Right on the heels of Ralph Fiennes' turn in HAIL, CAESAR!, his brother Joseph Fiennes toplines the very type of film at the center of the Coen Brothers' latest. Okay, RISEN isn't quite on the grand scale of BEN-HUR or THE ROBE itself, but it's exactly that sort of Bible-inspired quest for faith, and as such it's right up my alley.

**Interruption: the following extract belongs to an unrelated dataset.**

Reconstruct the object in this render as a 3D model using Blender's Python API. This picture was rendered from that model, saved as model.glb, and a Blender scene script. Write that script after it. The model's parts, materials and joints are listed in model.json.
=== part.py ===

Fiennes is Clavius, a Roman tribune who reports directly to Pontius Pilate (Peter Firth). As we meet Clavius, he's enthusiastically quelling a violent Israelite rebellion. But even before he gets a chance to clean up afterwards, he's called to Pilate's side for a special assignment: Clavius is to see to it that the in-progress crucifixion of an upstart Nazarene (it's quite interesting that they use the historically-accurate pronunciation "Yeshua" against the preferred "Jesus" here, but that doesn't change the fact that everybody's speaking English throughout the rest of the film!) goes without unwanted complications, the better to keep the uneasy peace between the Romans and the Sanhedrin (Stephen Greif as Caiaphas). Most importantly of all, since Jewish religious law prohibits cremation, they need a body to show to the population at large, lest the disciples of Yeshua (Cliff Curtis) pull off their rumored plot to announce that their Messiah has risen from the dead right on schedule.

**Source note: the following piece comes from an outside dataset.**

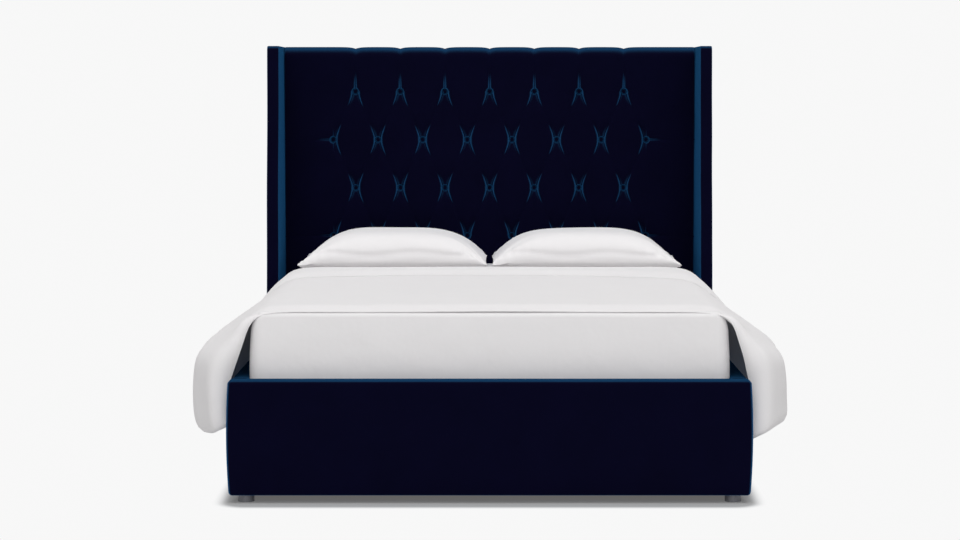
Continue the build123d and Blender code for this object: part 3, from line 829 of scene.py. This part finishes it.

As RISEN is told from the point of view of Clavius, exactly what happened at the tomb is kept from our eyes, but the tribune finds himself saddled with an impossible task and a looming deadline. Nevertheless, he takes on the manhunt with intense dedication, tracking down not only the disciples ("There are twelve... well, eleven now...") but such potential witness/conspirators as Mary Magdalene (Maria Botto). Clavius is just doing his job and isn't necessarily out to hurt anybody in the process--he's just as interested in how the conflicting evidence he's faced with could play out as anybody (he even secretly offers a prayer to the Hebrew God in hopes of a sign, though his promise to 'destroy temples and hold games in your honor' shows where he's at on his journey).

Clavius finally sees what he can't deny, even if he can't understand it; and he decides to trail the disciples (led by a boisterous Stewart Scudamore as Peter) to Galilee in order to witness one last miracle--making himself a wanted man in the process.

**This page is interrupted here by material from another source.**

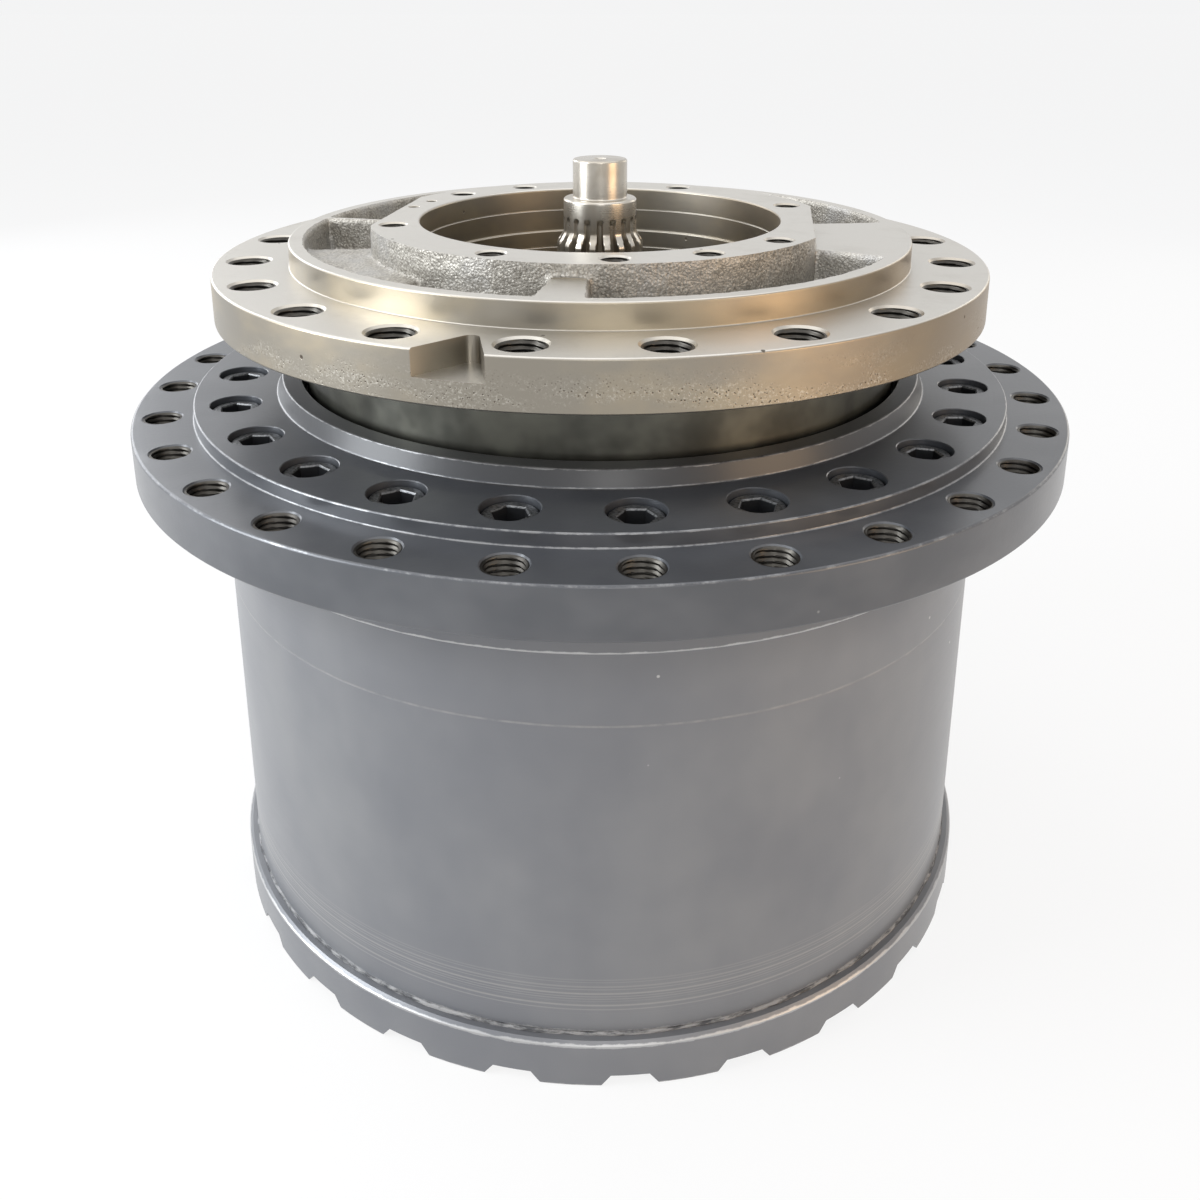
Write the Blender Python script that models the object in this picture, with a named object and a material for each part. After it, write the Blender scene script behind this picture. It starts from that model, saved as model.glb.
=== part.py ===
"""Two-stage planetary final drive of a crawler excavator.

The spindle bolts to the track frame and carries the travel motor. The hub and the
ring gear drum turn round it on two ball bearings and carry the sprocket. The drive
stands on its end cover, and every turning axis is parallel to +Z.
All sizes are in millimetres; MM turns them into metres.
"""

import bpy
import bmesh
from math import acos, cos, pi, radians, sin, tan
from mathutils import Matrix

MM = 0.001

# Facets and running gaps
VISIBLE_SEGMENTS = 40
HIDDEN_SEGMENTS = 24
PIN_SEGMENTS = 12
SHAFT_SEGMENTS = 16
HOLE_SEGMENTS = 8
SMALL_HOLE_SEGMENTS = 6
MERGE = 1e-6                 # metres, points closer than this are one
FLAT_ANGLE = radians(0.2)    # faces flatter than this to each other are one
GAP = 0.3                    # between faces that touch
OVERCUT = 1.0                # how far a cutter passes a face, or one solid enters another
SMOOTH_ANGLE = radians(35)

# Gear train
MODULE = 7.0
PRESSURE_ANGLE = radians(20)
ADDENDUM = 0.92              # times the module
DEDENDUM = 1.2               # times the module
TOOTH_PLAY = 0.6             # along the pitch circle
RING_TEETH = 48
INPUT_SUN_TEETH = 12
OUTPUT_SUN_TEETH = 12
PLANET_COUNT = 3
INPUT_PLANET_WIDTH = 38.0
OUTPUT_PLANET_WIDTH = 48.0
INPUT_PIN_R = 18.0
OUTPUT_PIN_R = 20.0
SIDE_PLAY = 3.0              # between gear faces and carrier plates
INPUT_PLATE = 16.0
INPUT_PLATE_EDGE = 26.0      # plate outside a pin's centre
INPUT_PLATE_WAIST = 54.0     # how far the plate draws in between its pins
OUTPUT_LOWER_PLATE = 11.0
OUTPUT_UPPER_PLATE = 14.0
OUTPUT_PLATE_PLAY = 12.0     # from the plate's edge to the ring gear's tooth tips
POST_R = 20.0
POST_INSET = 2.0             # post to the plate's edge
SUN_HUB_STEP = 1.7           # from the output sun's tooth root down to its hub
SUN_BORE_PLAY = 5.3
SUN_TEETH_LIFT = 2.0         # input carrier's plate to the output sun's teeth
SUN_OVERLAP = 1.0            # output sun's teeth beyond the planets

# End cover
COVER_HEIGHT = 25.0          # from the pads to the joint with the drum
COVER_STEP = 5.25            # how far the cover stands out beyond the drum
COVER_CHAMFER = 1.8
COVER_PLATE = 19.0
COVER_RECESS = 5.0           # how far the middle sits above the pads
COVER_SPIGOT = 6.0
COVER_SPIGOT_WALL = 10.0
COVER_SPIGOT_SLOPE = 5.0
PAD_WIDTH = 51.0             # along the radius
PAD_SLOPE = 2.0
NOTCH_COUNT = 24
NOTCH_DEPTH = 6.25
NOTCH_MOUTH = 27.9
NOTCH_ROOF = 18.2
NOTCH_RUNOUT = 8.0           # notch beyond the inside of the pads
NOTCH_ANGLE = 273.8          # degrees, centre of the notch nearest the front
PLUG_R = 12.0
PLUG_SUNK = 2.0
PLUG_CIRCLE_R = 112.0
PLUG_ANGLES = {"drain_plug": 258.75, "level_plug": 348.75, "filler_plug": 78.75}
THRUST_PAD_R = 18.0
THRUST_PAD = 12.0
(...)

As I suggested above, RISEN (written and directed by Kevin Reynolds, best known for overblown Kevin Costner epics) is a welcome return to the classic Biblical films that sought to provide robust entertainment along with an affirmation of faith not delivered in the form of a sermon. The clinical attention to the gruesome details of crucifixion and bodily disposal may be off-putting to the unprepared viewer, but it fits with the overall attention to historical and cultural accuracy, the avoidance of a simple good guy/bad guy mentality (Pilate wonders aloud if the gods to whom he prays are listening; the rebels sneer that their Messiah has rejected the Romans and is about to destroy them; and Yeshua simply states "There are no enemies here"), and even the well-timed inclusion of humor. RISEN stands as a well-played and satisfying faith-based offering.